The development of Nb Si core-shell powders for Laser-based Powder Bed Fusion

Kurzfassung

Aircraft engine materials are constantly evolving to meet new requirements. One example is the goal of increasing engine efficiency. This can be achieved by increasing the turbine inlet temperature. As the turbine inlet temperature is increased, the materials used need to be able to withstand higher temperatures. Nb and Si which forms Nb-Si precipitates within a Nb matrix. Such a Nb-Si alloy exhibits a high level of strength and good creep behavior at high temperatures. By using this alloy the maximum possible the turbine inlet temperature could be increased to 1350 °C, which is 200 °C above the current limit of Ni-based alloys [1]. However, due to the high melting point and the reac-tivity of the melt, Nb-Si alloys are hard to process by fine casting [2]. Therefore, laser-based powder bed fusion (PBF/LB or LPBF) can be a suitable processing route for the production of Nb-Si parts since the prevailing temperatures exceed those of conventional processing techniques. In this work, a Nb-Si core-shell powder was additively manufactured by LPBF. The powder was manufactured by coating a pure Nb core with Si (by pack-cementation).

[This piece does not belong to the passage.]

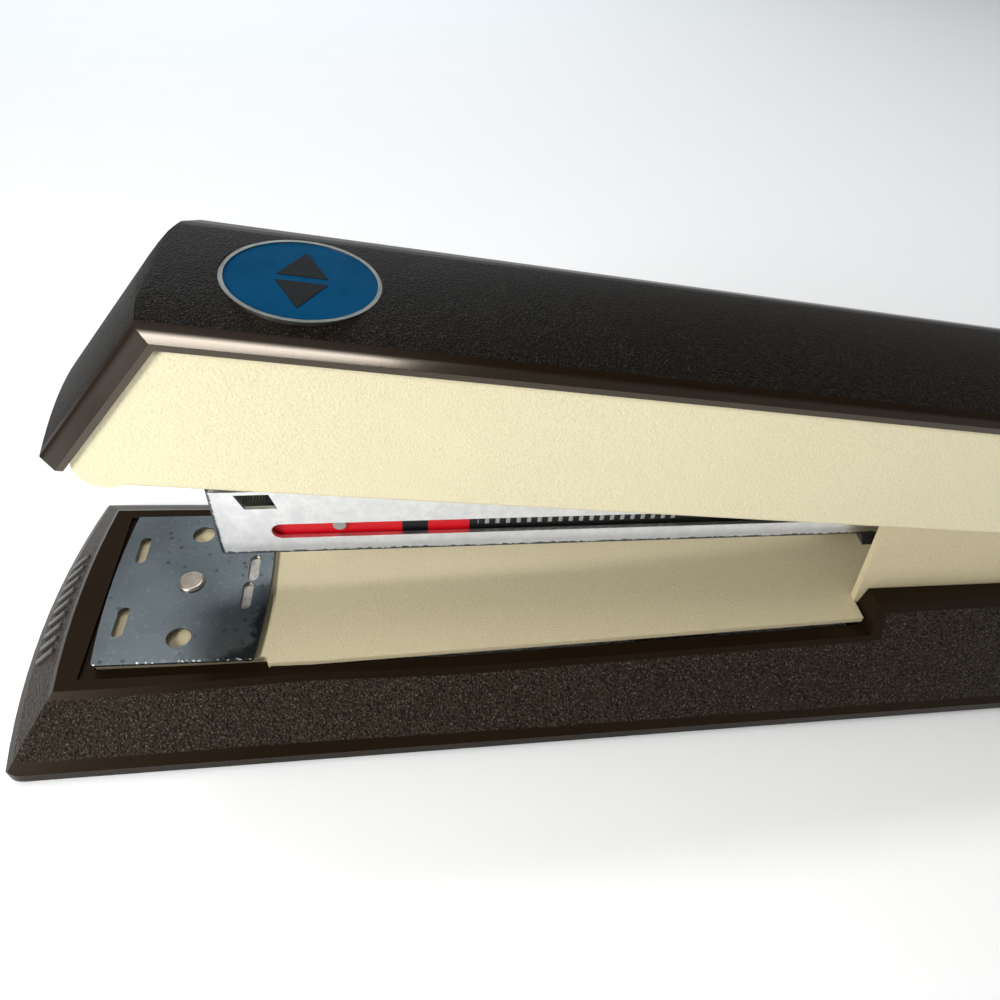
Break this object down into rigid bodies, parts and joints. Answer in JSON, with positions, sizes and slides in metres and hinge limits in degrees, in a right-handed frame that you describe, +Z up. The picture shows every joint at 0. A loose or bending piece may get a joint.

This manufacturing route was chosen because of the aforementioned challenges in processing intermetallic Nb-Si (alloy) and since pure Nb is prone to oxidation, which occurs at high process temperatures even in extremely good gas atmospheres. Therefore, Nb powder is coated with Si in order to increase the oxidation resistance allowing for longer reuse in LPBF. Although the first built samples still exhibited a crack network and porosity, general trends can be associated with the building parameters. The micro-structure consists mainly of intermetallic phases which explained the brittle behavior even at 1000 °C built platform temperature. Thus, further development of the core-shell powder and LPBF parameters are necessary. However, the results are promising and provide a good foundation for the future production of dense parts from Nb-Si Core-shell powders by LPBF.